Googling the ‘Department of Education NT’ brings up a home page with links to an absolute plethora of information about education in the NT. Literally, everything anyone might want to know about education in the NT is there. It is possible to spend many hours online learning a great deal about what has happened and what is planned for education.

Online exploration leads to information about individual schools the length and breadth of the Territory. In most cases, information is reasonably up to date, providing a quite excellent picture of the attributes, characteristics and accomplishments of each school.

Sadly, this departmental and schools picture is hidden from the NT community at large, because in order to find out about what our system and its schools have to offer, it is necessary to go online. That method of discovery and exploration is not countenanced by everyone. There is also the issue of convenience and the fact that people have to program time to sit down and discover what NT Education is about. The ‘richness’ of public education in the NT remains largely undiscovered.

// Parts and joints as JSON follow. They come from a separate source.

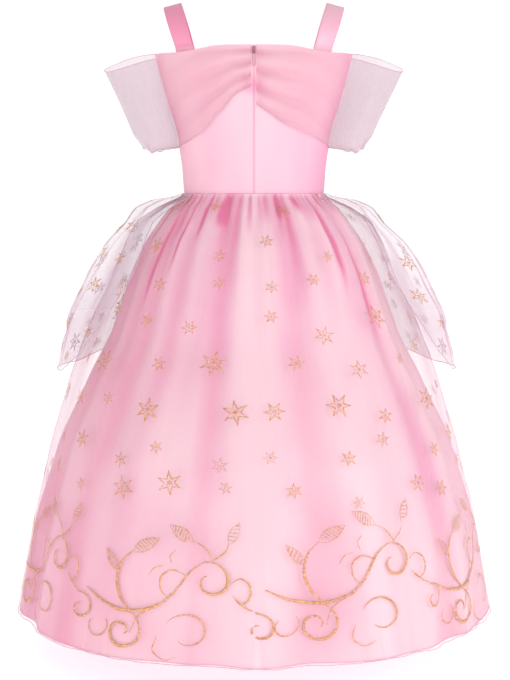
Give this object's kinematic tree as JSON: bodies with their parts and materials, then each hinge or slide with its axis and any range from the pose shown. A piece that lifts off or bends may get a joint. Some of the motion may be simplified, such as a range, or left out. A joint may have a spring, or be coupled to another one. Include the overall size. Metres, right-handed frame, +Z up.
{
  "type": "princess costume dress",
  "caption": "Girl's long princess costume dress with a fitted strapped bodice, off-shoulder sheer sleeves and a full satin skirt under a gathered sheer overskirt.",
  "frame": {"origin": "midway between the undersides of the two shoulder straps at their crests, where the wearer's shoulders hold the dress", "axes": "+Z up, +Y out of the back of the dress where the zip is, -Y out of the front, +X to the wearer's left"},
  "size_m": [0.737, 0.6266, 0.93],
  "materials": {
    "satin": "smooth pink polyester satin with a soft sheen",
    "organza": "sheer pale organza with a gold glitter print",
    "zip_nylon": "pink nylon zip teeth",
    "zip_metal": "pink painted zip slider and pull"
  },
  "bodies": {
    "dress": {"bodice_front": "satin", "bodice_back_left": "satin", "bodice_back_right": "satin", "strap_left": "satin", "strap_right": "satin", "skirt_front": "satin", "skirt_back_left": "satin", "skirt_back_right": "satin", "overskirt_front": "organza", "overskirt_back_left": "organza", "overskirt_back_right": "organza", "side_drape_left": "organza", "side_drape_right": "organza", "band_back_left": "organza", "band_back_right": "organza", "band_front_left": "organza", "band_front_right": "organza", "sleeve_left": "organza", "sleeve_right": "organza", "zip_strip": "zip_nylon", "zip_slider": "zip_metal"},
    "zip_pull": {"zip_pull": "zip_metal"}
  },
  "joints": [
    {"name": "zip_pull_hinge", "type": "hinge", "parent": "dress", "child": "zip_pull", "pos_m": [0, 0.0891, -0.0735], "axis": [1, 0, 0], "range_deg": [0, 140]}
  ]
}
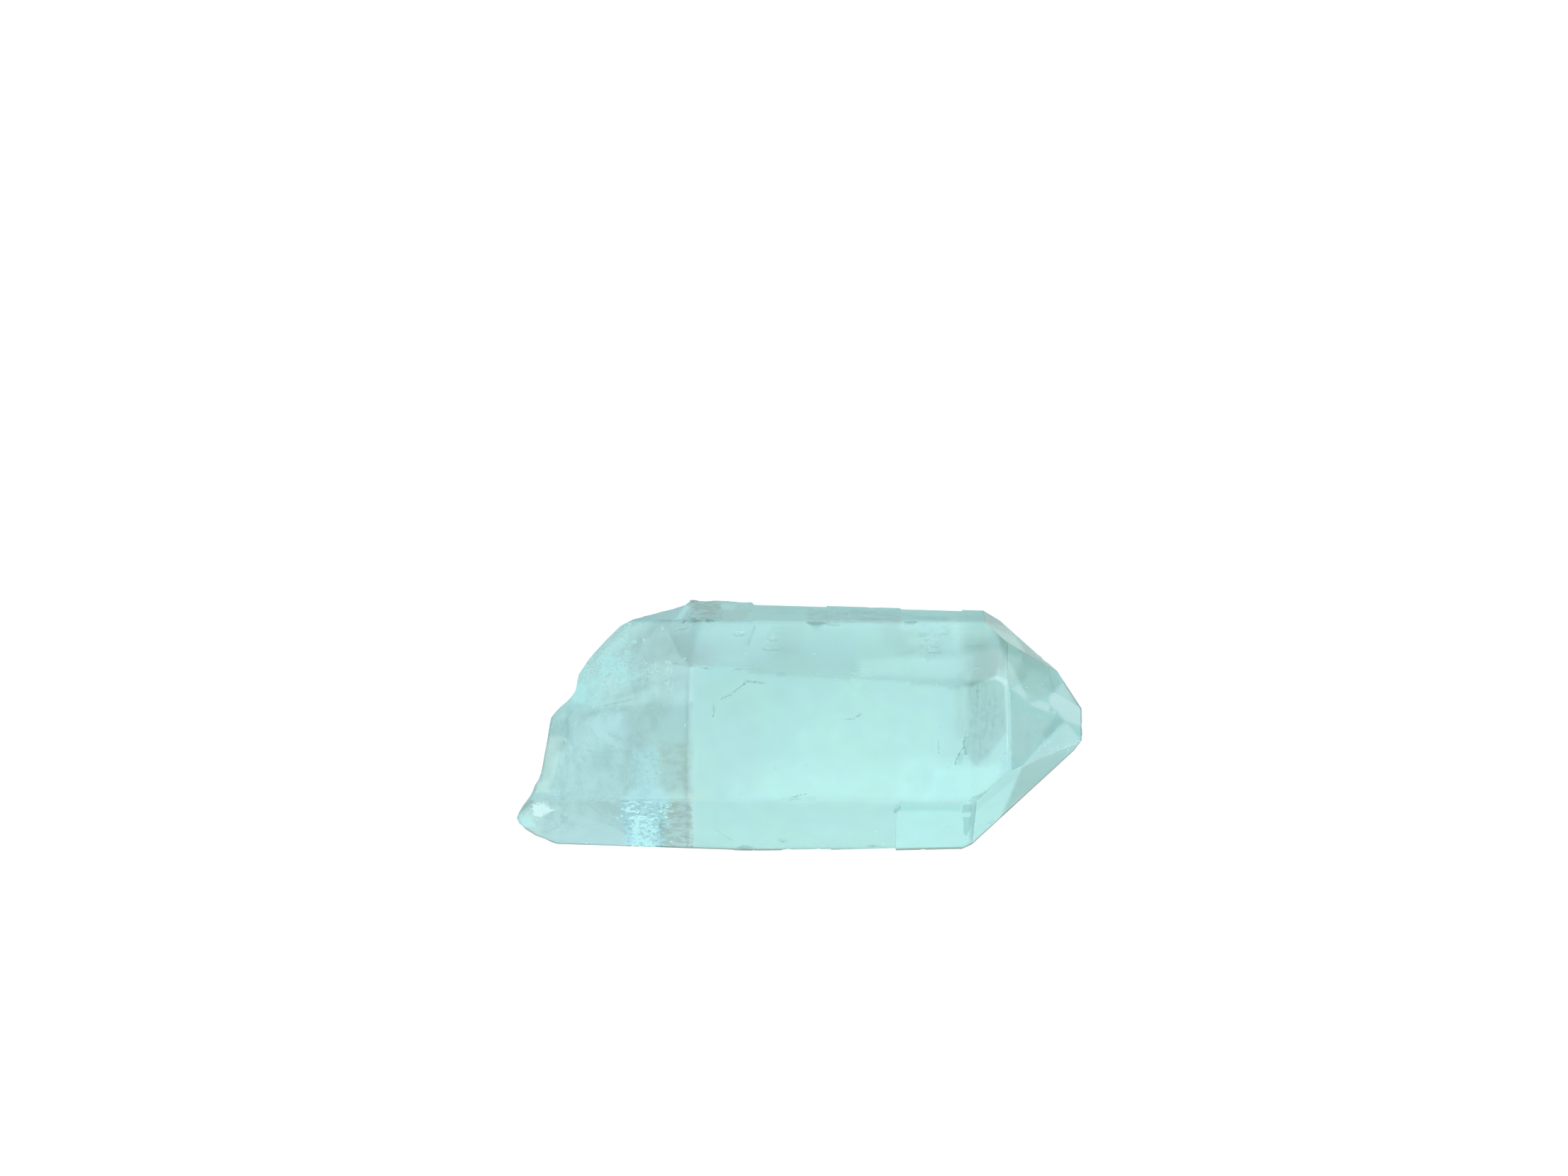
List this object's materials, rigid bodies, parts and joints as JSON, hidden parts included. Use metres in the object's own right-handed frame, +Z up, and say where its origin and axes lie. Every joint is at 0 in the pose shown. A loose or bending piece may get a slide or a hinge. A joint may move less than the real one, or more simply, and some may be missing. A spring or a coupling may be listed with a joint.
{
  "type": "rock crystal point",
  "caption": "Single clear quartz point with a faint aqua tint, lying on a long prism face, with a faceted tip, growth ledges, chipped ridges and a rough broken root end.",
  "frame": {"origin": "centre of the crystal's bounding box in x and y, on the surface that it lies on", "axes": "+X along the crystal's long axis towards its point, +Z up out of the lying face, and -Y the near side of the picture's view"},
  "size_m": [0.0706, 0.0312, 0.0187],
  "materials": {
    "quartz": "clear crystal with a faint aqua tint, see-through, glossy natural faces, a rougher sparkling root end, inner veils and cracks"
  },
  "bodies": {
    "root": {"crystal_point": "quartz"}
  },
  "joints": []
}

The NT Department of Education has a Media and Marketing Section, with part of its function being to add to online information about the system and its schools. This is done quite diligently and information is generally current. However, the question is one of whether this reaches people for whom it is intended.

The reality is that many people do not go online when seeking particulars. They prefer more old fashioned and traditional methods of contact which includes print media. For this reason, publishing good news stories and sharing educational outcomes in a more traditional manner, should not be overlooked. While there are occasional good news stories in print media, on television and radio, they are few and far between.

It would be apparent to readers of NT newspapers that the largest percentage of good news stories and coverage of system and school outcomes is from education’s private sector. Part of this is due to requirements that government schools must clear media releases through the Education Department before release. While clearance to comment on policy issues is a must, I don’t believe that school principals should be precluded from sharing good news stories about school and student successes. Having to follow vetting and clearance processes takes time and by then good news is old news.

There is a place for websites and online sharing but the use of more traditional media for the purpose of sharing, should not be discounted.